GIVEN TASK. Please output the data below exactly as given, starting at its first line and stopping after the line that contains "seed: int = 11".

-- Begin --

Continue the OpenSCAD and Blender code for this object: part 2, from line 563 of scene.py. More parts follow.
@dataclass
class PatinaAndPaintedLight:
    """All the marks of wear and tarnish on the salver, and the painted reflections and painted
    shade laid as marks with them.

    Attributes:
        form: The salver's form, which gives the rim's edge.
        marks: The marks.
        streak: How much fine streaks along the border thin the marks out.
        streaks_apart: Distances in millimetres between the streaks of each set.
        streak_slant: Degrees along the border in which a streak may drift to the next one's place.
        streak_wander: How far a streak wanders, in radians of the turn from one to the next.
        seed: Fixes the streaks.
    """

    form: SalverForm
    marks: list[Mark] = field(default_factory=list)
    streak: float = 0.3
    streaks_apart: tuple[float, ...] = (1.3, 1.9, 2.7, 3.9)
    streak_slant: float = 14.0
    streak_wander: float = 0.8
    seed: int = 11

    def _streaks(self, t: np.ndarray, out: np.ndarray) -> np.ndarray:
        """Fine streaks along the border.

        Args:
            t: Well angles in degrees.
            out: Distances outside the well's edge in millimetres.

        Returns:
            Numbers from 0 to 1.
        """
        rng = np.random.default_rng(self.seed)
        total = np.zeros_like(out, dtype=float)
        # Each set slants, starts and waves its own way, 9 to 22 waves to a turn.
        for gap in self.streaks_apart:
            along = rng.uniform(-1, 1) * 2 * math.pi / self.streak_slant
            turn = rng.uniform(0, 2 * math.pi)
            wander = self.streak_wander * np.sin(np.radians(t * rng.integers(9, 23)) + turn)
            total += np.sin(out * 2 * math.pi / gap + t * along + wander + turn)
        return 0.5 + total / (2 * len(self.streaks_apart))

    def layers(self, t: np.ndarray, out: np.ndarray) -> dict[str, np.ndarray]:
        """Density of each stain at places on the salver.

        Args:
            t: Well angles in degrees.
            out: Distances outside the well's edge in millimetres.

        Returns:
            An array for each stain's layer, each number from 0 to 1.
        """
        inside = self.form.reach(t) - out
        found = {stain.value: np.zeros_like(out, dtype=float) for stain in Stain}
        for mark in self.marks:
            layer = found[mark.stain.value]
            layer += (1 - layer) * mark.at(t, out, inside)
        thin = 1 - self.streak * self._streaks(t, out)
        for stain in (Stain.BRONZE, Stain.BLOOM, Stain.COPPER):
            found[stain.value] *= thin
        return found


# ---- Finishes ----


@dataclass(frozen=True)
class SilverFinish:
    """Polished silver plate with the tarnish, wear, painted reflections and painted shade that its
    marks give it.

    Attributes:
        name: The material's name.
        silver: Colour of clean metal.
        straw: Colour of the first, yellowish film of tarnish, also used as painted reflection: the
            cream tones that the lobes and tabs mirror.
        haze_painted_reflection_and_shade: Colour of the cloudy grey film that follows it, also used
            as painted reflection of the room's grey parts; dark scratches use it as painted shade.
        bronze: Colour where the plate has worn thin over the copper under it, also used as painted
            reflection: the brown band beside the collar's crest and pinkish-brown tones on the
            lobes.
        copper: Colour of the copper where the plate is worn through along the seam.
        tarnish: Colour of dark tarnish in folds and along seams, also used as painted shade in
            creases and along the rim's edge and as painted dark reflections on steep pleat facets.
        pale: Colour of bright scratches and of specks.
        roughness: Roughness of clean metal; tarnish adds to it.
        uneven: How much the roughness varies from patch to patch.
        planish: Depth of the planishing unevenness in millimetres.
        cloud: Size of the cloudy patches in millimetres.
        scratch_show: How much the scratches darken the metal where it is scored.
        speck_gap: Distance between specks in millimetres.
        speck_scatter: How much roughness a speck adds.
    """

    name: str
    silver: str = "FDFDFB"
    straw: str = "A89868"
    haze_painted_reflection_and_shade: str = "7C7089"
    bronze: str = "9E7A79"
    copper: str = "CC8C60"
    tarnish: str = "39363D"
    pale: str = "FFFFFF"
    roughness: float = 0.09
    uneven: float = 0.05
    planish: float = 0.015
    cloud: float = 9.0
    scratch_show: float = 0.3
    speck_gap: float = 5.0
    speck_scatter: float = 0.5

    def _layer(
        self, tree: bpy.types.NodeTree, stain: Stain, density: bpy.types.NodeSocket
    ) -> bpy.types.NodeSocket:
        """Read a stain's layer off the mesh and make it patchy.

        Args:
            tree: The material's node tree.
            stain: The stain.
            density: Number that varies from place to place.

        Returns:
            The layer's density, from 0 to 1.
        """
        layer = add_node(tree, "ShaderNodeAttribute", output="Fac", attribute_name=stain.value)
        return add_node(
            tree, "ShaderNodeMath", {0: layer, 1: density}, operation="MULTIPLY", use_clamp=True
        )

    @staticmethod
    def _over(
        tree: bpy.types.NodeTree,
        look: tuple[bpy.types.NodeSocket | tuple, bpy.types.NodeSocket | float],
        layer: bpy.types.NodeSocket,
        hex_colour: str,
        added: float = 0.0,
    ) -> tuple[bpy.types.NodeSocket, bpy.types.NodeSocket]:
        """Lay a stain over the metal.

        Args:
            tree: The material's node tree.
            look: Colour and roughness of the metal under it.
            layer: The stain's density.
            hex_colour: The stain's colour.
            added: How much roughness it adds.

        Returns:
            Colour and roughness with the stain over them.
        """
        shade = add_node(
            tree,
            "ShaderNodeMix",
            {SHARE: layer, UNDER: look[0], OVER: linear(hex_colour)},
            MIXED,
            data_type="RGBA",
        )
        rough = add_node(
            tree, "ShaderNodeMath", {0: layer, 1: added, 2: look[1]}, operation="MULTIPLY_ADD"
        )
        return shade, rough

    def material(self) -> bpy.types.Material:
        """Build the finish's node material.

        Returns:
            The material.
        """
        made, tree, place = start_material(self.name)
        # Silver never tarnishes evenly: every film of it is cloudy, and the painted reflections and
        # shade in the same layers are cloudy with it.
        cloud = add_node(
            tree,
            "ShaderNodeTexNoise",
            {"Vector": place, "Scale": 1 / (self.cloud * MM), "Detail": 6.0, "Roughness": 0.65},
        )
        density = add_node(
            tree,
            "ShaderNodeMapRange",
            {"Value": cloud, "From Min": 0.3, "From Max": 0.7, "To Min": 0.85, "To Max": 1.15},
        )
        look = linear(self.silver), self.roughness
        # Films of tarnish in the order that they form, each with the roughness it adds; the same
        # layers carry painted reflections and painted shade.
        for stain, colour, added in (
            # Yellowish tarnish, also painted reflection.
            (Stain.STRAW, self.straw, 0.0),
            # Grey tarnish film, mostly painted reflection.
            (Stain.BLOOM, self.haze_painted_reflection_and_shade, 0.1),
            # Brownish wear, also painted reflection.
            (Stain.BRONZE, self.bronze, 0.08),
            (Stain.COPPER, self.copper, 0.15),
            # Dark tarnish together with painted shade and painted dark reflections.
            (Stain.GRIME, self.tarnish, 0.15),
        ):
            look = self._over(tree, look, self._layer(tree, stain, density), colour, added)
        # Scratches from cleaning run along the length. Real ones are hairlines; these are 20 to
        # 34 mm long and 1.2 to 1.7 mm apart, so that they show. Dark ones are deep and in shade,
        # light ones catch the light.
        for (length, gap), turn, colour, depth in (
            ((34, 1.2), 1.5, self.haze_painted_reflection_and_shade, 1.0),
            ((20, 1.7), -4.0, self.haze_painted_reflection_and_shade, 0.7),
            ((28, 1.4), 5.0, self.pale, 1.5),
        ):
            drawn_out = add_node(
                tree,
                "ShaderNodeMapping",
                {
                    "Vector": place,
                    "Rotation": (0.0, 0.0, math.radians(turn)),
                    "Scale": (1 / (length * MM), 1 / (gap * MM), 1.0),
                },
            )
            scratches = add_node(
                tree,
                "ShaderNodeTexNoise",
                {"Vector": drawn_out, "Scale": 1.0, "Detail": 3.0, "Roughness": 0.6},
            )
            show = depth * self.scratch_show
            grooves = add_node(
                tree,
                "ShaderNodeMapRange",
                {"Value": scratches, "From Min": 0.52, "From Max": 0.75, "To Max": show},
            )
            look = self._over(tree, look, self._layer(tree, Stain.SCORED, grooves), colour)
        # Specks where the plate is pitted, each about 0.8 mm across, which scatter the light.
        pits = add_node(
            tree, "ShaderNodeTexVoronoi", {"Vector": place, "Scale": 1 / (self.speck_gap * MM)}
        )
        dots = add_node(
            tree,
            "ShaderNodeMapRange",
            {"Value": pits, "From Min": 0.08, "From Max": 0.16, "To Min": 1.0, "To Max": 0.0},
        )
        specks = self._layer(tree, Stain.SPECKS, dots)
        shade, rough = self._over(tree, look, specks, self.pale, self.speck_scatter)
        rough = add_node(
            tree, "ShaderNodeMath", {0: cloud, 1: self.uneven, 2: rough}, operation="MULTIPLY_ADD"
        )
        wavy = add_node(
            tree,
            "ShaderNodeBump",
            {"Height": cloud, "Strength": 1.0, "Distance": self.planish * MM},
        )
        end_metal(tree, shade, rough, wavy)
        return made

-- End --

ANSWER TO THE EXERCISE.
Continue the OpenSCAD and Blender code for this object: part 2, from line 563 of scene.py. More parts follow.
@dataclass
class PatinaAndPaintedLight:
    """All the marks of wear and tarnish on the salver, and the painted reflections and painted
    shade laid as marks with them.

    Attributes:
        form: The salver's form, which gives the rim's edge.
        marks: The marks.
        streak: How much fine streaks along the border thin the marks out.
        streaks_apart: Distances in millimetres between the streaks of each set.
        streak_slant: Degrees along the border in which a streak may drift to the next one's place.
        streak_wander: How far a streak wanders, in radians of the turn from one to the next.
        seed: Fixes the streaks.
    """

    form: SalverForm
    marks: list[Mark] = field(default_factory=list)
    streak: float = 0.3
    streaks_apart: tuple[float, ...] = (1.3, 1.9, 2.7, 3.9)
    streak_slant: float = 14.0
    streak_wander: float = 0.8
    seed: int = 11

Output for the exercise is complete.